With iterator_traits
we see more clearly why traits classes are useful in template
programming. Whereas vector
could easily have replaced allocator_traits<Alloc>::allocate
with direct calls to Alloc::allocate
, our distance
algorithm cannot directly refer to
Iter::difference_type
. Why? Because Iter
may not be a class type at all! It could be
a plain old native pointer. So the library writer needs to introduce a traits class
as a sort of coatrack on which to hang these members.
In the same vein, we have pointer_traits
(as in fancy pointers, not as in smart pointers).
template<class T>
struct allocator; // primary template provided by the library writer
template<class T, class Alloc = allocator<T>>
struct vector {
using P = typename allocator_traits<Alloc>::pointer;
// uses pointer_traits<P>::rebind, etc.
};
// provided by the programmer
template<class T> class MyPtr { ... };
template<class T> class MyAlloc {
using pointer = MyPtr<T>;
};
vector<int, MyAlloc<int>> v; // Success!
As with allocator_traits
and iterator_traits
, the name pointer_traits
is well-known (baked into
the library’s implementation, rather than the interface). And as with allocator_traits
and iterator_traits
,
the programmer would be foolish to try to specialize pointer_traits
for their new type MyPtr
.
As with allocator_traits
and iterator_traits
, pointer_traits<P>
is a façade
that provides sensible default implementations of 5 members which are potentially
missing from P
. For example, pointer_traits<P>::pointer_to(T& r)
calls
P::pointer_to(r)
if that member exists; but otherwise it will sensibly default to
SFINAEing away. pointer_traits<P>::difference_type
is P::difference_type
if that
member exists; but otherwise it will sensibly default to ptrdiff_t
. And so on.
[EDIT: Glen Fernandes points out that existing implementations do not SFINAE
away an omitted pointer_to
; they just let the body go ill-formed, which is not SFINAE-friendly.

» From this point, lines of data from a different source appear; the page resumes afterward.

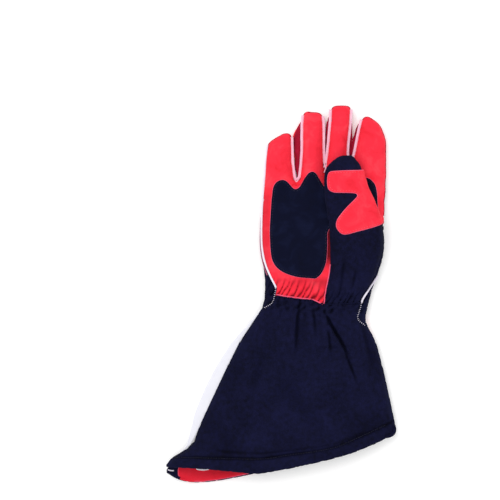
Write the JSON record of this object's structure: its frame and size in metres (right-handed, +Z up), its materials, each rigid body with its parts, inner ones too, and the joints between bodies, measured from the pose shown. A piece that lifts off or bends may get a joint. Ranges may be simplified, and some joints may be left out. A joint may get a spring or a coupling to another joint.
{
  "type": "gauntlet racing glove for the right hand",
  "caption": "Hollow gauntlet racing glove lying palm up, knit shell with sewn suede panels, gathered wrist and flared open cuff.",
  "frame": {"origin": "under the middle of the glove's outline, on the surface that it rests on", "axes": "+Z up out of the palm, +Y from the cuff towards the fingertips, +X towards the thumb side"},
  "size_m": [0.2426, 0.3958, 0.0389],
  "materials": {
    "navy_knit": "matt navy double knit with a fine pebbled surface",
    "red_suede": "matt brushed red suede with paler cut edges",
    "dark_suede": "matt near-black navy suede",
    "label_weave": "plain woven satin label with no print",
    "white_tape": "white woven binding tape with no print"
  },
  "bodies": {
    "root": {"back_panel": "navy_knit", "gauntlet_palm": "navy_knit", "thumb_front": "navy_knit", "thumb_underside": "navy_knit", "palm_panel": "red_suede", "side_wall_little_ring": "red_suede", "side_wall_ring_middle": "red_suede", "side_wall_middle_index": "red_suede", "thumb_patch": "red_suede", "knuckle_panel": "red_suede", "back_stripe": "red_suede", "palm_pad": "dark_suede", "blank_label": "label_weave", "inside_tag": "label_weave", "side_binding": "white_tape"}
  },
  "joints": []
}
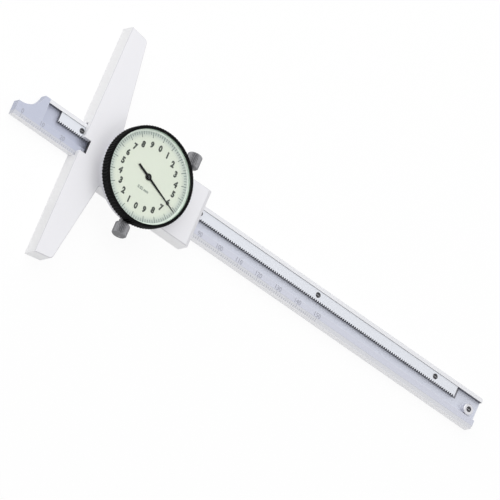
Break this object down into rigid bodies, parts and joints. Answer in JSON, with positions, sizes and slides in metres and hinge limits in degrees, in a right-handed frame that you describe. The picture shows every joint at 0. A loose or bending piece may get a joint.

Modern fancy-pointer code should generally
use static_cast
for type conversions
anyway; but the SFINAE-unfriendliness of pointer_to
is still more of a “bug”
than a “feature.”]
Now for the very bad news!
In the C++2a working draft right now, there is a global function called
std::to_address(p)
. It is defined to
call pointer_traits<P>::to_address(p)
if that member exists. But who is supposed to make that member exist? Not the primary
template — it does not define to_address(p)
as p.operator->()
, although it certainly could.
And not the user — the user would be extremely foolish to try to specialize pointer_traits
for their own types. So right now in the C++2a working draft, we’ve got a contradiction: the
user both is and isn’t supposed to specialize pointer_traits
. This is horrible, and I
hope someone submits a fix for it before 2020.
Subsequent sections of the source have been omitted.